▸ Object modeling scripts:
* start *

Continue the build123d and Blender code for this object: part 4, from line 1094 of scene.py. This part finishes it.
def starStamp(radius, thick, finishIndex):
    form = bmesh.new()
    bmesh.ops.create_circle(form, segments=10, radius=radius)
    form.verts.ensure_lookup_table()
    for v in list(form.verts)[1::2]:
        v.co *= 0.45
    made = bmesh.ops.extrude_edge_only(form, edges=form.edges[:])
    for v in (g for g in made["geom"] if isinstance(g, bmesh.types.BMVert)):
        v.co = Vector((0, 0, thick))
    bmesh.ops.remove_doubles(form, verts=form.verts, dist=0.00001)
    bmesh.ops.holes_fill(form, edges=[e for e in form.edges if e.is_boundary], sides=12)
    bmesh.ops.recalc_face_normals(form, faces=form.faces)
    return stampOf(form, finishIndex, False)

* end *
* start *

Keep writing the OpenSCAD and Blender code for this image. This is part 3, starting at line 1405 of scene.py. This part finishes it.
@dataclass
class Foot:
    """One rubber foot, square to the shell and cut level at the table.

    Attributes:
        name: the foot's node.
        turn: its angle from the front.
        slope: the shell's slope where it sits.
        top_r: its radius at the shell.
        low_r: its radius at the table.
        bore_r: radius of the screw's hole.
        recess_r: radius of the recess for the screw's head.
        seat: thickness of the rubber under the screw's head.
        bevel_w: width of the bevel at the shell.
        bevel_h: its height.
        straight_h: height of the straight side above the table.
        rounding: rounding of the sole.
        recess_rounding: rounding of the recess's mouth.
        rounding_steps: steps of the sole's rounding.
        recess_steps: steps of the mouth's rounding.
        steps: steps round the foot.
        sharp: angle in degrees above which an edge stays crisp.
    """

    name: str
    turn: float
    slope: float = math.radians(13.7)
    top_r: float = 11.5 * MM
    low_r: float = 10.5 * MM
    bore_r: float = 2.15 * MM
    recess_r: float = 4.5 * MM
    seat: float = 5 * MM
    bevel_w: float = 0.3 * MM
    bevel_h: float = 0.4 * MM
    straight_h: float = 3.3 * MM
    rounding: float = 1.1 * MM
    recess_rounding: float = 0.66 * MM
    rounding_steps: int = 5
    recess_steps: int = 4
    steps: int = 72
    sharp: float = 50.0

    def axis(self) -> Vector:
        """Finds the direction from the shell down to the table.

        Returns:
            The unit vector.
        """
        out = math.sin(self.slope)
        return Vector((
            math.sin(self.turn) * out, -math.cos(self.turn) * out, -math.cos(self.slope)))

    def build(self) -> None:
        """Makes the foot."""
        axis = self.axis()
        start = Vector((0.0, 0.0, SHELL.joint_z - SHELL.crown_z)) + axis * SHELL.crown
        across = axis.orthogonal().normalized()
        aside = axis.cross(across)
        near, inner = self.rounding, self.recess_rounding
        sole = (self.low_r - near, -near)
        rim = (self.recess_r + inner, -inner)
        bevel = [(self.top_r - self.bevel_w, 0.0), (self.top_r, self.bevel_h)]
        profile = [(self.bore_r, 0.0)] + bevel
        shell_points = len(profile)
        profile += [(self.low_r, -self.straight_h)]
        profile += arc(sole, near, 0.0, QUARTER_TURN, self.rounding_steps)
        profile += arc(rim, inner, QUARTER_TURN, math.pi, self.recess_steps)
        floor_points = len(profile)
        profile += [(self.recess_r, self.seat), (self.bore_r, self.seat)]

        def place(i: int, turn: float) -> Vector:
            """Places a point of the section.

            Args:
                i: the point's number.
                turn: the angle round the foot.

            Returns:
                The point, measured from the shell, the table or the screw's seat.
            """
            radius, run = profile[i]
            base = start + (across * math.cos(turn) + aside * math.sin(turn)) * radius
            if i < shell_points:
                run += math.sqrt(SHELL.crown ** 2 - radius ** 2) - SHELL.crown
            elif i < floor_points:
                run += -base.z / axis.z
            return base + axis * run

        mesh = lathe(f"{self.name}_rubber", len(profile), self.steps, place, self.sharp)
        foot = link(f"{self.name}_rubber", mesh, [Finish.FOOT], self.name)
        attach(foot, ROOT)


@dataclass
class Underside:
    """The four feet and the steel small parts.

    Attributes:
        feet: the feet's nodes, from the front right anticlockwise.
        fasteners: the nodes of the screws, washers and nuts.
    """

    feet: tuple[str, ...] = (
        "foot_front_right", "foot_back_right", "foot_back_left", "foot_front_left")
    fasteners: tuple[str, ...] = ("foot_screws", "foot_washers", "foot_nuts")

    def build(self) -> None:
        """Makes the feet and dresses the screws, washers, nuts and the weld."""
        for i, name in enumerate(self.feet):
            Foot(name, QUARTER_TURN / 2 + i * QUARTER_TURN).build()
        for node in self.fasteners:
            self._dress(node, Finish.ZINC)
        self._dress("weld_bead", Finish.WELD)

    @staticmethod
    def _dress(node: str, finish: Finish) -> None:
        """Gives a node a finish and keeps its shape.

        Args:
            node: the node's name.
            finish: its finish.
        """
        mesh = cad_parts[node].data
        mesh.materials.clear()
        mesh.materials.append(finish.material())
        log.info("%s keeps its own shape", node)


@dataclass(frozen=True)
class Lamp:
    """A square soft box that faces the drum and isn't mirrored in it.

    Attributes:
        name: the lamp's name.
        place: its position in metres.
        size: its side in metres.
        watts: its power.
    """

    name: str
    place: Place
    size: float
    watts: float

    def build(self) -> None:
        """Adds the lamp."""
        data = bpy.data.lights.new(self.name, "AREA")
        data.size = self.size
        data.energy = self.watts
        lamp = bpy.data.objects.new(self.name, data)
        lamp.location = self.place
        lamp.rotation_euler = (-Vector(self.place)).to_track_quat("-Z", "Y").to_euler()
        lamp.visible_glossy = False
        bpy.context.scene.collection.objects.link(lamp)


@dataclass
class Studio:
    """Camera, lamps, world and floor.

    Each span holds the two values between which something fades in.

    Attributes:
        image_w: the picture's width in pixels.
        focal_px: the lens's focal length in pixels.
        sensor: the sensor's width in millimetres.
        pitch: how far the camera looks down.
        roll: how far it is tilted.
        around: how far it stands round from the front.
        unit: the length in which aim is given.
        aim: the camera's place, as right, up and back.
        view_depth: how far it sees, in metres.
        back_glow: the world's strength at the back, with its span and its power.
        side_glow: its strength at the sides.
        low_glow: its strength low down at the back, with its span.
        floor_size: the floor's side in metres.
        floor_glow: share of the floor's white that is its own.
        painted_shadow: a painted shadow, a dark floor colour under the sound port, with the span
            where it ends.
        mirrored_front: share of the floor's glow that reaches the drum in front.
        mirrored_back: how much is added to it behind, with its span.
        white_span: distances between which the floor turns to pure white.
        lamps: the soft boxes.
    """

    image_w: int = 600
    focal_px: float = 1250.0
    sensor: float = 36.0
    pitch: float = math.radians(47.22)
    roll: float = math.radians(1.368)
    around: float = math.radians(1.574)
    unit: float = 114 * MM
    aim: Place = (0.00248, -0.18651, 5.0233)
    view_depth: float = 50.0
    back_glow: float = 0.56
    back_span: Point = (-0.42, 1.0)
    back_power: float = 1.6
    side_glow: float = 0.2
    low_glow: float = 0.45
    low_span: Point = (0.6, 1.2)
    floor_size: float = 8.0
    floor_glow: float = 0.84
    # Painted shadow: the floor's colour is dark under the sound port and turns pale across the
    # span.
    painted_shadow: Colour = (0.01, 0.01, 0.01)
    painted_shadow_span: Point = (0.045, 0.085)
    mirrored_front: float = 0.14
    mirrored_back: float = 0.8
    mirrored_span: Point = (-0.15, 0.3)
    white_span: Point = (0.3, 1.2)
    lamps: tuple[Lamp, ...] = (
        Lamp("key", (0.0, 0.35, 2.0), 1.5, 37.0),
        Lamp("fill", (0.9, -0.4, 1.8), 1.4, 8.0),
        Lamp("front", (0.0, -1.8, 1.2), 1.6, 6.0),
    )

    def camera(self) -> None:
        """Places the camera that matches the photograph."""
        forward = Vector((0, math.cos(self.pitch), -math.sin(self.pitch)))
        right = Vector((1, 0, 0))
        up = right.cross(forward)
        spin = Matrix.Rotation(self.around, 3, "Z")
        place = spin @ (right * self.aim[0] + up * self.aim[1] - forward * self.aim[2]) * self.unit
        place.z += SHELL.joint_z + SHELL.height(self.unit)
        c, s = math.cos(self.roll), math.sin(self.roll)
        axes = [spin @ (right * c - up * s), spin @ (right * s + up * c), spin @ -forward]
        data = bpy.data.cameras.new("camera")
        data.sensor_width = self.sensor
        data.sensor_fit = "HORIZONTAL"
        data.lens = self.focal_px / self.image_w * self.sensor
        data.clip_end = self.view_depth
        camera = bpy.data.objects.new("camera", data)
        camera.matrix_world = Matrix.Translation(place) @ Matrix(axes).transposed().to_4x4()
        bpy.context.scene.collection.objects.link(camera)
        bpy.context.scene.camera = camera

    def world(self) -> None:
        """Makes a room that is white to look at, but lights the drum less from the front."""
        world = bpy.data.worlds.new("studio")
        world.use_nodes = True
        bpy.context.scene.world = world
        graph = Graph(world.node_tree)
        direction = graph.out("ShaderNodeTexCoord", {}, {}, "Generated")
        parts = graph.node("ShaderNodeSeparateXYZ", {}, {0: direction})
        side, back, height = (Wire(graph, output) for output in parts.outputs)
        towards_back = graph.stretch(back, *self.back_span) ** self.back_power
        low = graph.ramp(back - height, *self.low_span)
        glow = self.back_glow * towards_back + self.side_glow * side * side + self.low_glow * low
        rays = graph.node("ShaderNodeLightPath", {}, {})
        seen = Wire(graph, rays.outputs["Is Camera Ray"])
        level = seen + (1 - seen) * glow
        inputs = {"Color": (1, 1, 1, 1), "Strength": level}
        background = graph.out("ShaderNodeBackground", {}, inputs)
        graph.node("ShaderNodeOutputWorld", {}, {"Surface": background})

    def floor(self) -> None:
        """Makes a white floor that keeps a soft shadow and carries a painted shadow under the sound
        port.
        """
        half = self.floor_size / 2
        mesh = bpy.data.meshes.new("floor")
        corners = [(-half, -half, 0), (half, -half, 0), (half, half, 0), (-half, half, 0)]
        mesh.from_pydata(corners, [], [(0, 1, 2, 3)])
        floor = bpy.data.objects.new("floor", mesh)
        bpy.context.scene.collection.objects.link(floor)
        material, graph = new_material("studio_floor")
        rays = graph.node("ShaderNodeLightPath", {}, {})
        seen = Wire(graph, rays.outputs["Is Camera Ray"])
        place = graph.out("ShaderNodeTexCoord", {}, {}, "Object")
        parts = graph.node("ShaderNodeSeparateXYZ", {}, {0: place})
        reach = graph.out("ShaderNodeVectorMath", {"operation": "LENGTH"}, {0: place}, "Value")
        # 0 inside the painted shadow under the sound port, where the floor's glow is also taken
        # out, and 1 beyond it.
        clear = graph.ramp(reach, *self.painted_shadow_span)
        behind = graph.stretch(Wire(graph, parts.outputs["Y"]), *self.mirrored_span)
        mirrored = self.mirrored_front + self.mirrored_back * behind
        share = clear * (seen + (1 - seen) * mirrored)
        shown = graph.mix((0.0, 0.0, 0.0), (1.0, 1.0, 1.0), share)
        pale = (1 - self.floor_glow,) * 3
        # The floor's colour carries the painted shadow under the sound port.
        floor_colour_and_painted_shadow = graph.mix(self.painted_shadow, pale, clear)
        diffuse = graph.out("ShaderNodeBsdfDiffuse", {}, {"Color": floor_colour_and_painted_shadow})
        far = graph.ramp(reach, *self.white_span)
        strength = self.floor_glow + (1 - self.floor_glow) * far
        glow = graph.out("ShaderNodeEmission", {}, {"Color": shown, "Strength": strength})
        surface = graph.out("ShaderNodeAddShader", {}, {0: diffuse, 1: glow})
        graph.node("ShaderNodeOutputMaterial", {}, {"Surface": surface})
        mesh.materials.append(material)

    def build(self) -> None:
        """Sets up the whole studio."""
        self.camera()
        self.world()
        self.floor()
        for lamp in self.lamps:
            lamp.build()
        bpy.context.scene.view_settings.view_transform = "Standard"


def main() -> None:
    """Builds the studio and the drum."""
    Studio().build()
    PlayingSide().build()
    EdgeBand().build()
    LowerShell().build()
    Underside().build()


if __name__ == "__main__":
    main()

* end *
* start *

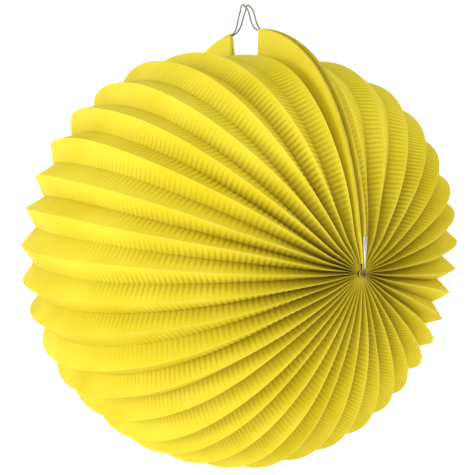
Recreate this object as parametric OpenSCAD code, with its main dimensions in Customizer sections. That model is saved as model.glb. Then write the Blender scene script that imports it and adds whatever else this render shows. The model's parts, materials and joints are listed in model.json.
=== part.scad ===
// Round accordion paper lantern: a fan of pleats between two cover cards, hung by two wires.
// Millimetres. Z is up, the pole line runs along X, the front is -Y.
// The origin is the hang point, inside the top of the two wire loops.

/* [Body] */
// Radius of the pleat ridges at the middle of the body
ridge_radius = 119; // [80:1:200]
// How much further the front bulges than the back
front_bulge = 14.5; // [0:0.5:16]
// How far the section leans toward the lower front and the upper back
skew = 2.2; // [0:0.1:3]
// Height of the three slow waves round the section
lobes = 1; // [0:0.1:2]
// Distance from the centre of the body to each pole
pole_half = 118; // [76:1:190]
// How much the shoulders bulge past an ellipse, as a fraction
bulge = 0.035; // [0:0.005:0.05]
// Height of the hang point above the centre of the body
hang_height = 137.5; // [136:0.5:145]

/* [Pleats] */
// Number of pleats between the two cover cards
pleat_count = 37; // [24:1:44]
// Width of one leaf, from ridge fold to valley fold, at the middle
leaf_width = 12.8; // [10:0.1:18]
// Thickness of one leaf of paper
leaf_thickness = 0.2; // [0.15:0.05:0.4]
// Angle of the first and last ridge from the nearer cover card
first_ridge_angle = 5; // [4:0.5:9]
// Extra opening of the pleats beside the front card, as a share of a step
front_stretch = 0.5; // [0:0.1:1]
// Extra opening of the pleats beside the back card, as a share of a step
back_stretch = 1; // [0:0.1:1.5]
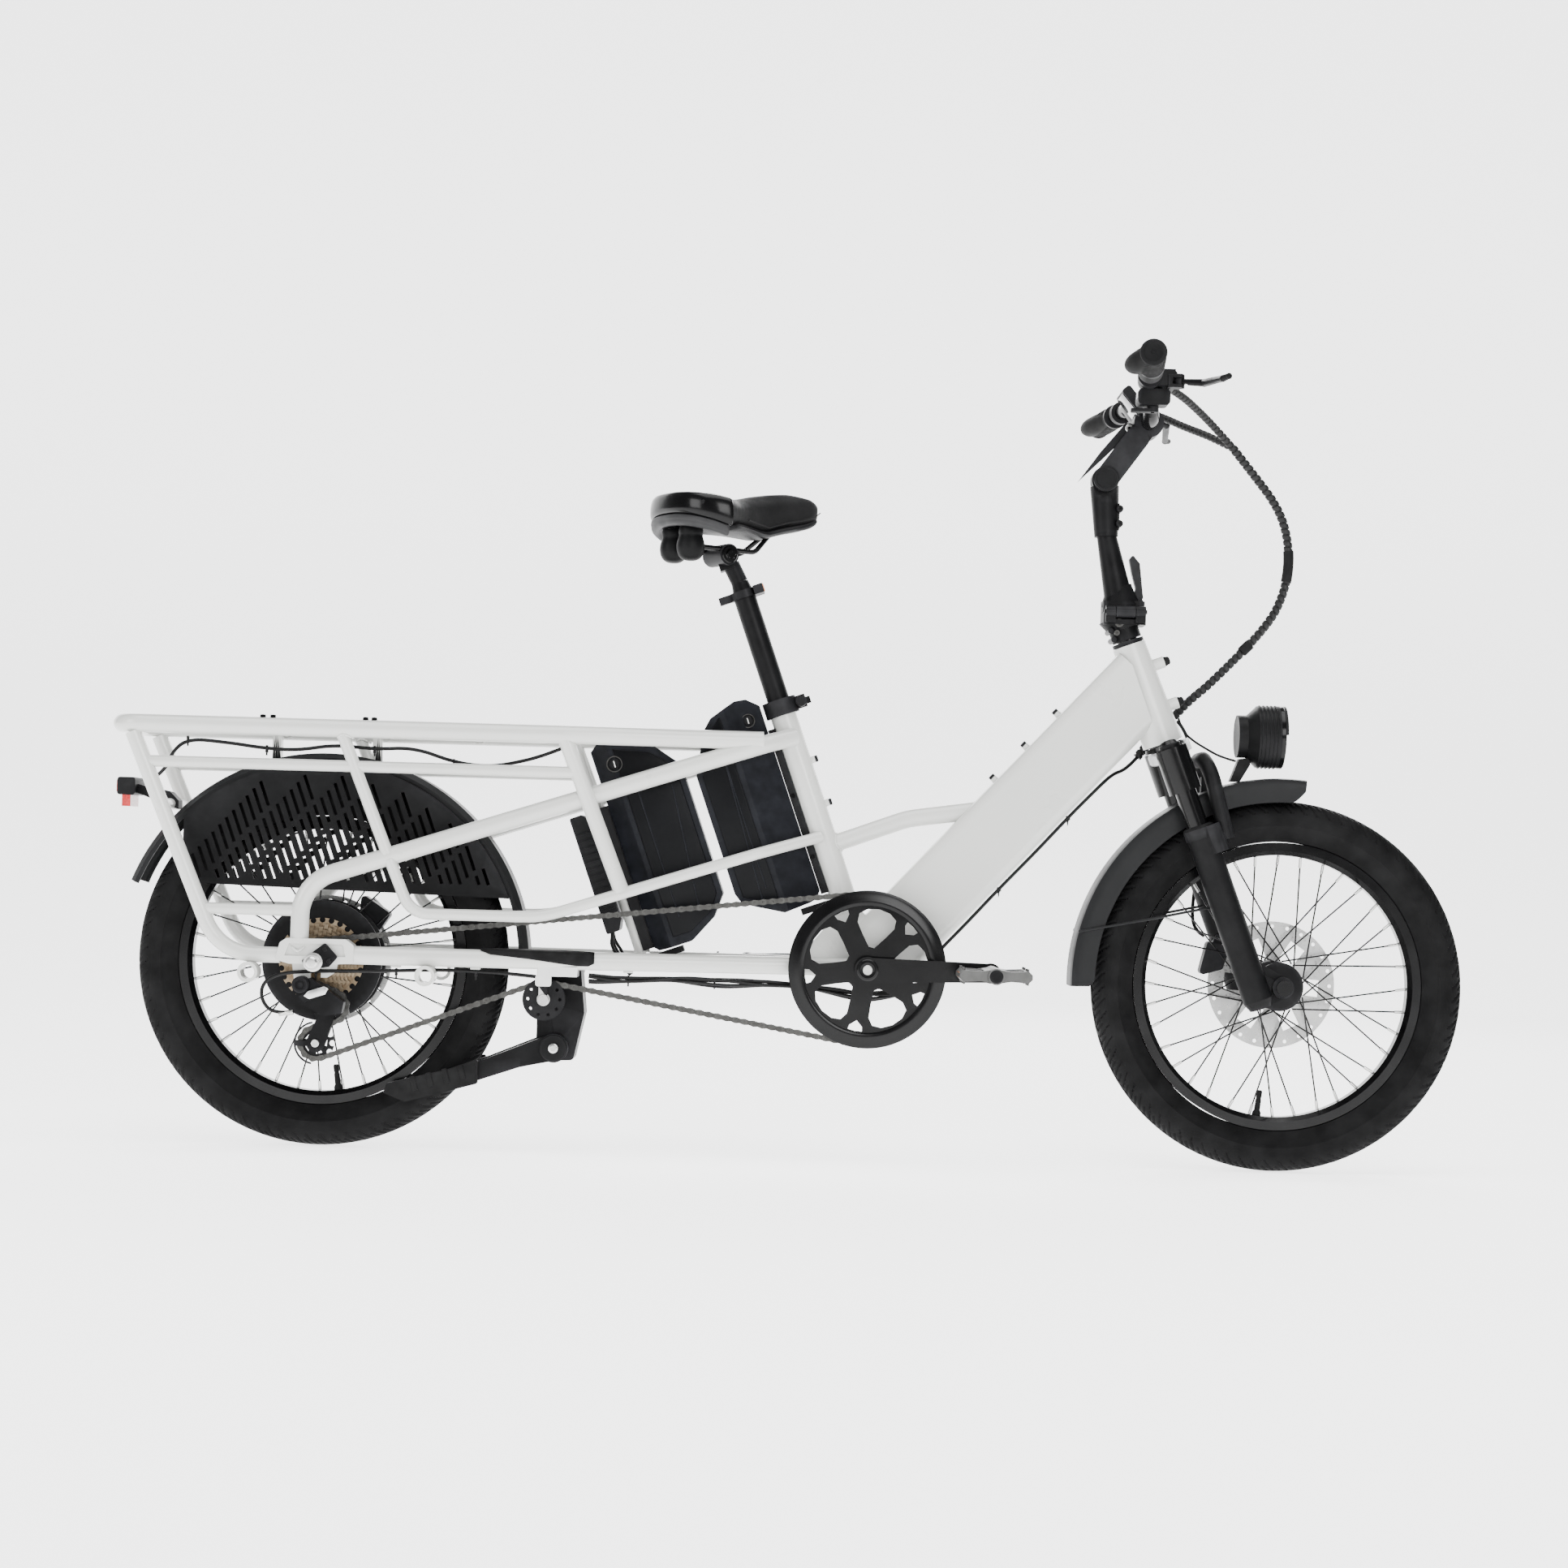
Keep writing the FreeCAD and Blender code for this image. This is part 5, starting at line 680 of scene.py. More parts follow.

* end *

▸ TASK BRIEF:
Of the entries above, repeat exactly the lines from the line with "Recreate this object" through the line with "Keep writing the FreeCAD", both of them included.

▸ FINAL RESULT:
Recreate this object as parametric OpenSCAD code, with its main dimensions in Customizer sections. That model is saved as model.glb. Then write the Blender scene script that imports it and adds whatever else this render shows. The model's parts, materials and joints are listed in model.json.
=== part.scad ===
// Round accordion paper lantern: a fan of pleats between two cover cards, hung by two wires.
// Millimetres. Z is up, the pole line runs along X, the front is -Y.
// The origin is the hang point, inside the top of the two wire loops.

/* [Body] */
// Radius of the pleat ridges at the middle of the body
ridge_radius = 119; // [80:1:200]
// How much further the front bulges than the back
front_bulge = 14.5; // [0:0.5:16]
// How far the section leans toward the lower front and the upper back
skew = 2.2; // [0:0.1:3]
// Height of the three slow waves round the section
lobes = 1; // [0:0.1:2]
// Distance from the centre of the body to each pole
pole_half = 118; // [76:1:190]
// How much the shoulders bulge past an ellipse, as a fraction
bulge = 0.035; // [0:0.005:0.05]
// Height of the hang point above the centre of the body
hang_height = 137.5; // [136:0.5:145]

/* [Pleats] */
// Number of pleats between the two cover cards
pleat_count = 37; // [24:1:44]
// Width of one leaf, from ridge fold to valley fold, at the middle
leaf_width = 12.8; // [10:0.1:18]
// Thickness of one leaf of paper
leaf_thickness = 0.2; // [0.15:0.05:0.4]
// Angle of the first and last ridge from the nearer cover card
first_ridge_angle = 5; // [4:0.5:9]
// Extra opening of the pleats beside the front card, as a share of a step
front_stretch = 0.5; // [0:0.1:1]
// Extra opening of the pleats beside the back card, as a share of a step
back_stretch = 1; // [0:0.1:1.5]
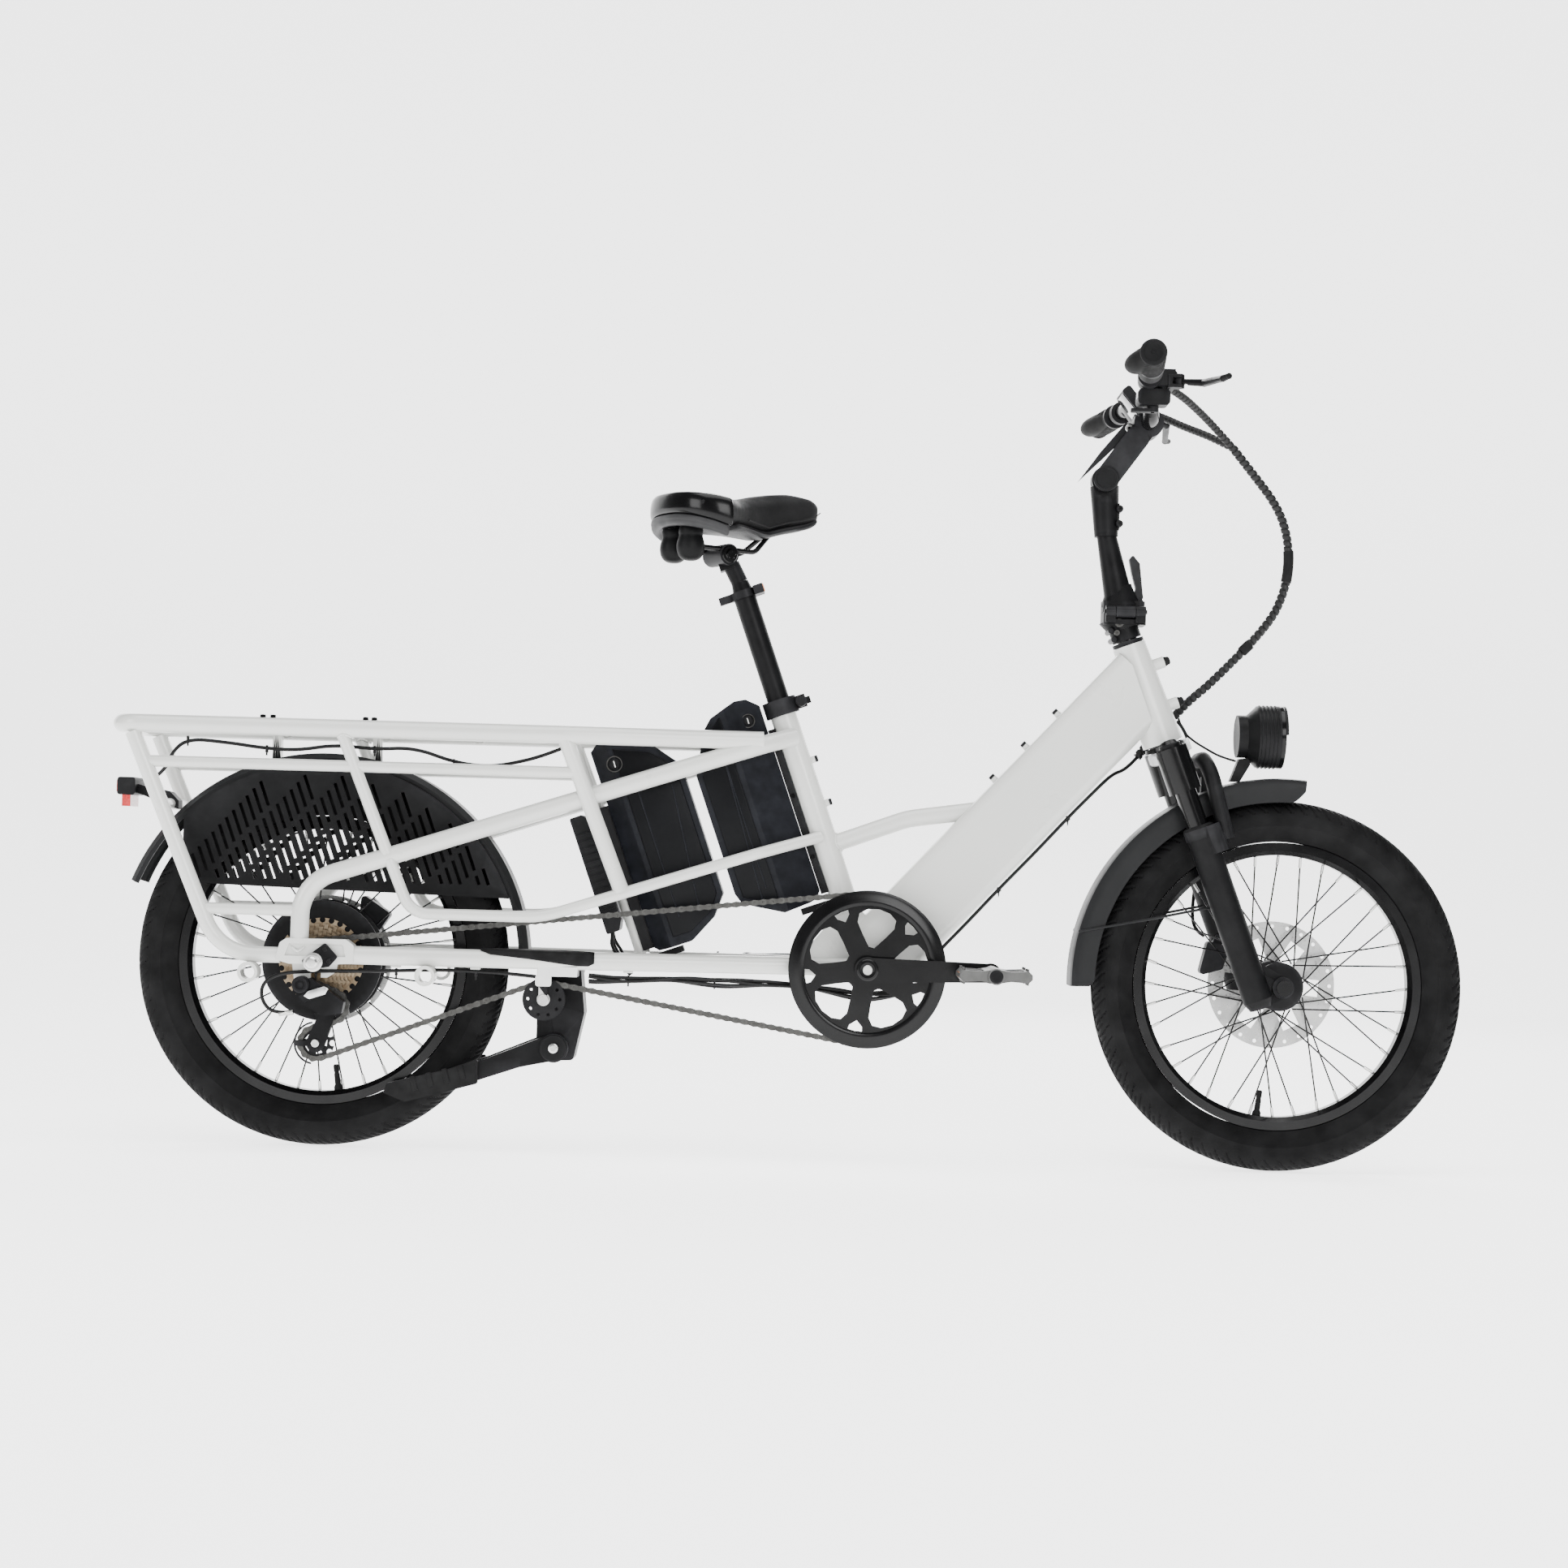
Keep writing the FreeCAD and Blender code for this image. This is part 5, starting at line 680 of scene.py. More parts follow.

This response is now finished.